WORK TO DO>
Reproduce the material exactly, omitting nothing.

START MATERIAL SHOWN

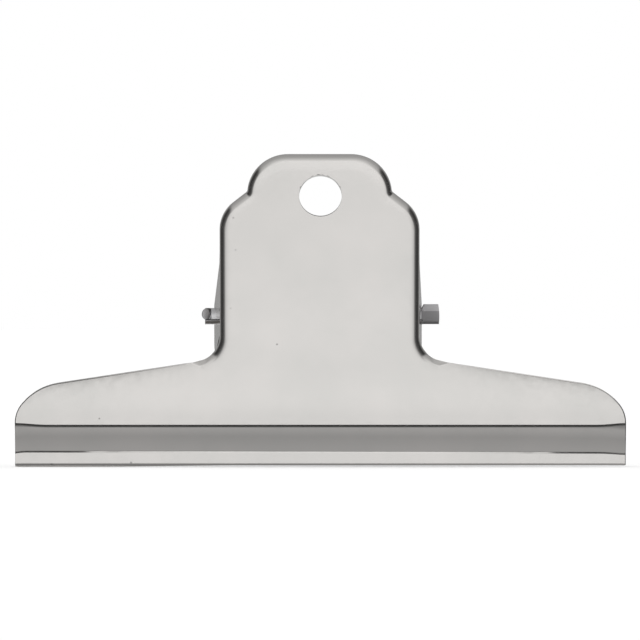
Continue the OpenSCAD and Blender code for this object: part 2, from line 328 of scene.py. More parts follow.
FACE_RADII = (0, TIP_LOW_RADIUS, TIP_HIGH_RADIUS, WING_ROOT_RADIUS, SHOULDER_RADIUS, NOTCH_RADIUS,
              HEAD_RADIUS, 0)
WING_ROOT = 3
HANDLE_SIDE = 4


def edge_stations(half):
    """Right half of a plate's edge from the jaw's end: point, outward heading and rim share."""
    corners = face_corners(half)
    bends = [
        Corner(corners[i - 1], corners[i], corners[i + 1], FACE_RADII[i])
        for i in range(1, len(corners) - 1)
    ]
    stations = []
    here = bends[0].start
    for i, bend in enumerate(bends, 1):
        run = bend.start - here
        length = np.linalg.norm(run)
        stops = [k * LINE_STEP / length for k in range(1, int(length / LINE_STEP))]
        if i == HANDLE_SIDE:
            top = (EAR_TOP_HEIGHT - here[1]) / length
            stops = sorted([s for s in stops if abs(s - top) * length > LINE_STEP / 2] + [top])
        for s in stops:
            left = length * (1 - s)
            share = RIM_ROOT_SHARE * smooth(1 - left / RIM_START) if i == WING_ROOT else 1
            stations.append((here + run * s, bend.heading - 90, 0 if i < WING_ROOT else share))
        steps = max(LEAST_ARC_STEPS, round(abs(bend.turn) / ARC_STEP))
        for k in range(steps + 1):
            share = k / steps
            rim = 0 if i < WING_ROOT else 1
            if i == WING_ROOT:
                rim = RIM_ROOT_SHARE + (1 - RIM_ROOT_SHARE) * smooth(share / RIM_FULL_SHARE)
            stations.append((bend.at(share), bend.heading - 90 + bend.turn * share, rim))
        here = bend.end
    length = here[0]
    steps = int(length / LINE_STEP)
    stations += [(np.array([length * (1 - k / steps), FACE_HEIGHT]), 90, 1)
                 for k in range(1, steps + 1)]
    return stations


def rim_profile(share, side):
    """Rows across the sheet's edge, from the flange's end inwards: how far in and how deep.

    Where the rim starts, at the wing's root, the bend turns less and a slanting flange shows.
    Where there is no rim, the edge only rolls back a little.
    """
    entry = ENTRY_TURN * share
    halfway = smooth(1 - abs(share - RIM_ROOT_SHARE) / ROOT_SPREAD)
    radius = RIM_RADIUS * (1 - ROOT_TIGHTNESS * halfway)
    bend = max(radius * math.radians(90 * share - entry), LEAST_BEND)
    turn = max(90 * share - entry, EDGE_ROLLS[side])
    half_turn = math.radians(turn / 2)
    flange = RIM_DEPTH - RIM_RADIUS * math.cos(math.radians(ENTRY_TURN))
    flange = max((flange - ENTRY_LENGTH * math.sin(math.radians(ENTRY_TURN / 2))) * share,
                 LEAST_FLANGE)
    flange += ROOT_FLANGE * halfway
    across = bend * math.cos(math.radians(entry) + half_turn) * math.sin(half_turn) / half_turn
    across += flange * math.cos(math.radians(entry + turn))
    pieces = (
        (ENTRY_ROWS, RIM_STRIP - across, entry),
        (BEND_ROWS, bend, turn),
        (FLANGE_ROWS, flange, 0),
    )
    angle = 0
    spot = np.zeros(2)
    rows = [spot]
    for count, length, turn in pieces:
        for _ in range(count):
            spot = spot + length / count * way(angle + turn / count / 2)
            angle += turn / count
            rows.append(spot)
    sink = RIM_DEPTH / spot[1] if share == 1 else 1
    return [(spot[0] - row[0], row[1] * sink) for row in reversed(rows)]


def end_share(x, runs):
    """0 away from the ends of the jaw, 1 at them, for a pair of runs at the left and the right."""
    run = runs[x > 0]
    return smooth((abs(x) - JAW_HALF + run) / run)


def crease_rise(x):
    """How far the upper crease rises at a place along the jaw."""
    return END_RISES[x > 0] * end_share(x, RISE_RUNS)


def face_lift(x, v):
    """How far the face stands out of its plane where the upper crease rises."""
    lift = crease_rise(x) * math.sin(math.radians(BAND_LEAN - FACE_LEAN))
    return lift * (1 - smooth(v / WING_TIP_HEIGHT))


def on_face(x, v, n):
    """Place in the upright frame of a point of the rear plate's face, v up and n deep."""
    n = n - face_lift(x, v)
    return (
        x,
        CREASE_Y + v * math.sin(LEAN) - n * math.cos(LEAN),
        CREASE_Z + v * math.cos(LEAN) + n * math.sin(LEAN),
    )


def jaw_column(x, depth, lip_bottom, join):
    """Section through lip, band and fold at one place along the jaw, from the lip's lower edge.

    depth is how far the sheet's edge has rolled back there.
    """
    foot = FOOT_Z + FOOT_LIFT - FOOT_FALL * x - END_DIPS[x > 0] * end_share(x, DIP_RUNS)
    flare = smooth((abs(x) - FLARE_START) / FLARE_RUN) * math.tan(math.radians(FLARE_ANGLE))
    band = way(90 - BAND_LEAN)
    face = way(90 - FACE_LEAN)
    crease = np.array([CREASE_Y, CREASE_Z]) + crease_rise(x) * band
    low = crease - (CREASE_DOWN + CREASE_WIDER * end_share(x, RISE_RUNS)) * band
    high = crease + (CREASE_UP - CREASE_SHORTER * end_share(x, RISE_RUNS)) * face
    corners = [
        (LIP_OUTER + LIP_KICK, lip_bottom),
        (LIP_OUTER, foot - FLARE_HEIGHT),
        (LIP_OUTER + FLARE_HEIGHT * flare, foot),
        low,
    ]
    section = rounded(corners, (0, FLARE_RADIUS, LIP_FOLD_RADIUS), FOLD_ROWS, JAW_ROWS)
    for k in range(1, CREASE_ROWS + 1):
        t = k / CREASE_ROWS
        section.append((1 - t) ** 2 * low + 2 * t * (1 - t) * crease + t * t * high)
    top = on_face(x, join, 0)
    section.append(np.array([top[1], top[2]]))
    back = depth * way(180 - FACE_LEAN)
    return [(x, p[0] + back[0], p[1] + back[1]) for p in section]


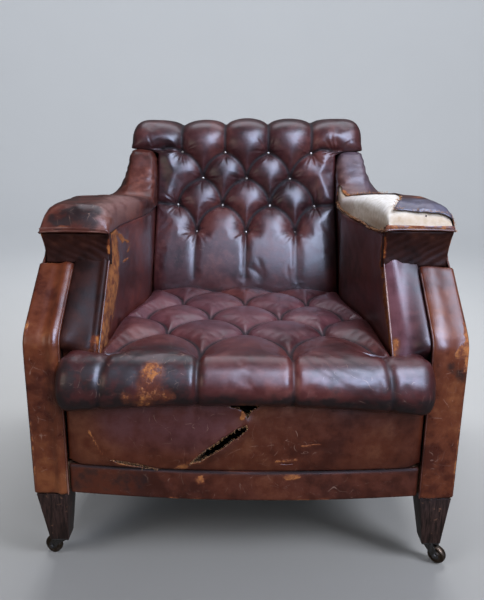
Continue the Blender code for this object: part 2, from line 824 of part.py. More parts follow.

END MATERIAL SHOWN

THE OUTPUT>
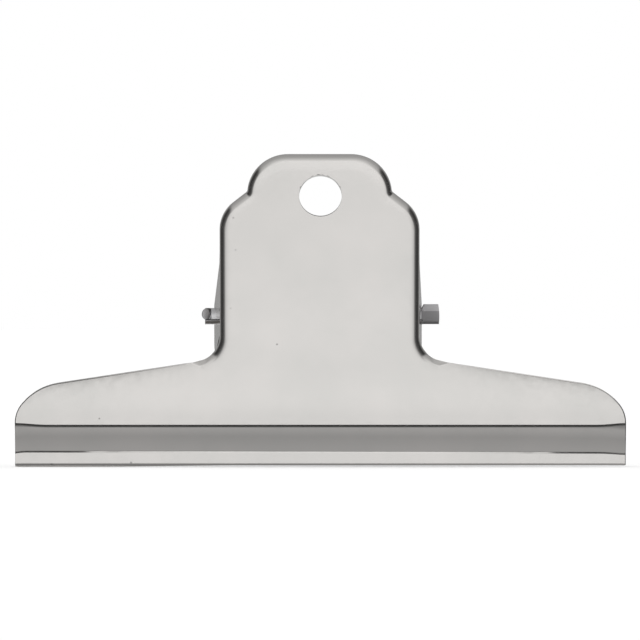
Continue the OpenSCAD and Blender code for this object: part 2, from line 328 of scene.py. More parts follow.
FACE_RADII = (0, TIP_LOW_RADIUS, TIP_HIGH_RADIUS, WING_ROOT_RADIUS, SHOULDER_RADIUS, NOTCH_RADIUS,
              HEAD_RADIUS, 0)
WING_ROOT = 3
HANDLE_SIDE = 4


def edge_stations(half):
    """Right half of a plate's edge from the jaw's end: point, outward heading and rim share."""
    corners = face_corners(half)
    bends = [
        Corner(corners[i - 1], corners[i], corners[i + 1], FACE_RADII[i])
        for i in range(1, len(corners) - 1)
    ]
    stations = []
    here = bends[0].start
    for i, bend in enumerate(bends, 1):
        run = bend.start - here
        length = np.linalg.norm(run)
        stops = [k * LINE_STEP / length for k in range(1, int(length / LINE_STEP))]
        if i == HANDLE_SIDE:
            top = (EAR_TOP_HEIGHT - here[1]) / length
            stops = sorted([s for s in stops if abs(s - top) * length > LINE_STEP / 2] + [top])
        for s in stops:
            left = length * (1 - s)
            share = RIM_ROOT_SHARE * smooth(1 - left / RIM_START) if i == WING_ROOT else 1
            stations.append((here + run * s, bend.heading - 90, 0 if i < WING_ROOT else share))
        steps = max(LEAST_ARC_STEPS, round(abs(bend.turn) / ARC_STEP))
        for k in range(steps + 1):
            share = k / steps
            rim = 0 if i < WING_ROOT else 1
            if i == WING_ROOT:
                rim = RIM_ROOT_SHARE + (1 - RIM_ROOT_SHARE) * smooth(share / RIM_FULL_SHARE)
            stations.append((bend.at(share), bend.heading - 90 + bend.turn * share, rim))
        here = bend.end
    length = here[0]
    steps = int(length / LINE_STEP)
    stations += [(np.array([length * (1 - k / steps), FACE_HEIGHT]), 90, 1)
                 for k in range(1, steps + 1)]
    return stations


def rim_profile(share, side):
    """Rows across the sheet's edge, from the flange's end inwards: how far in and how deep.

    Where the rim starts, at the wing's root, the bend turns less and a slanting flange shows.
    Where there is no rim, the edge only rolls back a little.
    """
    entry = ENTRY_TURN * share
    halfway = smooth(1 - abs(share - RIM_ROOT_SHARE) / ROOT_SPREAD)
    radius = RIM_RADIUS * (1 - ROOT_TIGHTNESS * halfway)
    bend = max(radius * math.radians(90 * share - entry), LEAST_BEND)
    turn = max(90 * share - entry, EDGE_ROLLS[side])
    half_turn = math.radians(turn / 2)
    flange = RIM_DEPTH - RIM_RADIUS * math.cos(math.radians(ENTRY_TURN))
    flange = max((flange - ENTRY_LENGTH * math.sin(math.radians(ENTRY_TURN / 2))) * share,
                 LEAST_FLANGE)
    flange += ROOT_FLANGE * halfway
    across = bend * math.cos(math.radians(entry) + half_turn) * math.sin(half_turn) / half_turn
    across += flange * math.cos(math.radians(entry + turn))
    pieces = (
        (ENTRY_ROWS, RIM_STRIP - across, entry),
        (BEND_ROWS, bend, turn),
        (FLANGE_ROWS, flange, 0),
    )
    angle = 0
    spot = np.zeros(2)
    rows = [spot]
    for count, length, turn in pieces:
        for _ in range(count):
            spot = spot + length / count * way(angle + turn / count / 2)
            angle += turn / count
            rows.append(spot)
    sink = RIM_DEPTH / spot[1] if share == 1 else 1
    return [(spot[0] - row[0], row[1] * sink) for row in reversed(rows)]


def end_share(x, runs):
    """0 away from the ends of the jaw, 1 at them, for a pair of runs at the left and the right."""
    run = runs[x > 0]
    return smooth((abs(x) - JAW_HALF + run) / run)


def crease_rise(x):
    """How far the upper crease rises at a place along the jaw."""
    return END_RISES[x > 0] * end_share(x, RISE_RUNS)


def face_lift(x, v):
    """How far the face stands out of its plane where the upper crease rises."""
    lift = crease_rise(x) * math.sin(math.radians(BAND_LEAN - FACE_LEAN))
    return lift * (1 - smooth(v / WING_TIP_HEIGHT))


def on_face(x, v, n):
    """Place in the upright frame of a point of the rear plate's face, v up and n deep."""
    n = n - face_lift(x, v)
    return (
        x,
        CREASE_Y + v * math.sin(LEAN) - n * math.cos(LEAN),
        CREASE_Z + v * math.cos(LEAN) + n * math.sin(LEAN),
    )


def jaw_column(x, depth, lip_bottom, join):
    """Section through lip, band and fold at one place along the jaw, from the lip's lower edge.

    depth is how far the sheet's edge has rolled back there.
    """
    foot = FOOT_Z + FOOT_LIFT - FOOT_FALL * x - END_DIPS[x > 0] * end_share(x, DIP_RUNS)
    flare = smooth((abs(x) - FLARE_START) / FLARE_RUN) * math.tan(math.radians(FLARE_ANGLE))
    band = way(90 - BAND_LEAN)
    face = way(90 - FACE_LEAN)
    crease = np.array([CREASE_Y, CREASE_Z]) + crease_rise(x) * band
    low = crease - (CREASE_DOWN + CREASE_WIDER * end_share(x, RISE_RUNS)) * band
    high = crease + (CREASE_UP - CREASE_SHORTER * end_share(x, RISE_RUNS)) * face
    corners = [
        (LIP_OUTER + LIP_KICK, lip_bottom),
        (LIP_OUTER, foot - FLARE_HEIGHT),
        (LIP_OUTER + FLARE_HEIGHT * flare, foot),
        low,
    ]
    section = rounded(corners, (0, FLARE_RADIUS, LIP_FOLD_RADIUS), FOLD_ROWS, JAW_ROWS)
    for k in range(1, CREASE_ROWS + 1):
        t = k / CREASE_ROWS
        section.append((1 - t) ** 2 * low + 2 * t * (1 - t) * crease + t * t * high)
    top = on_face(x, join, 0)
    section.append(np.array([top[1], top[2]]))
    back = depth * way(180 - FACE_LEAN)
    return [(x, p[0] + back[0], p[1] + back[1]) for p in section]


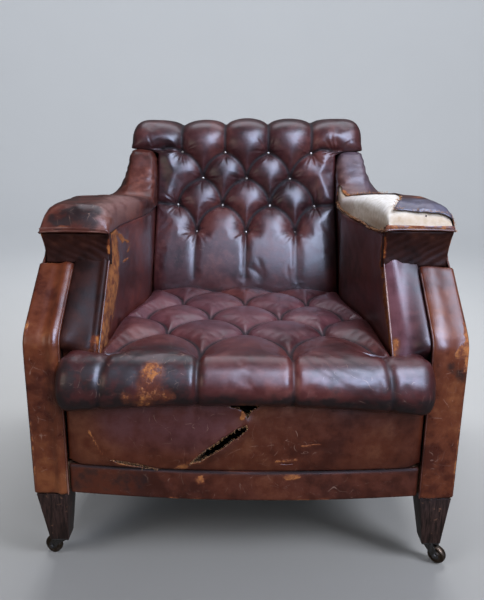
Continue the Blender code for this object: part 2, from line 824 of part.py. More parts follow.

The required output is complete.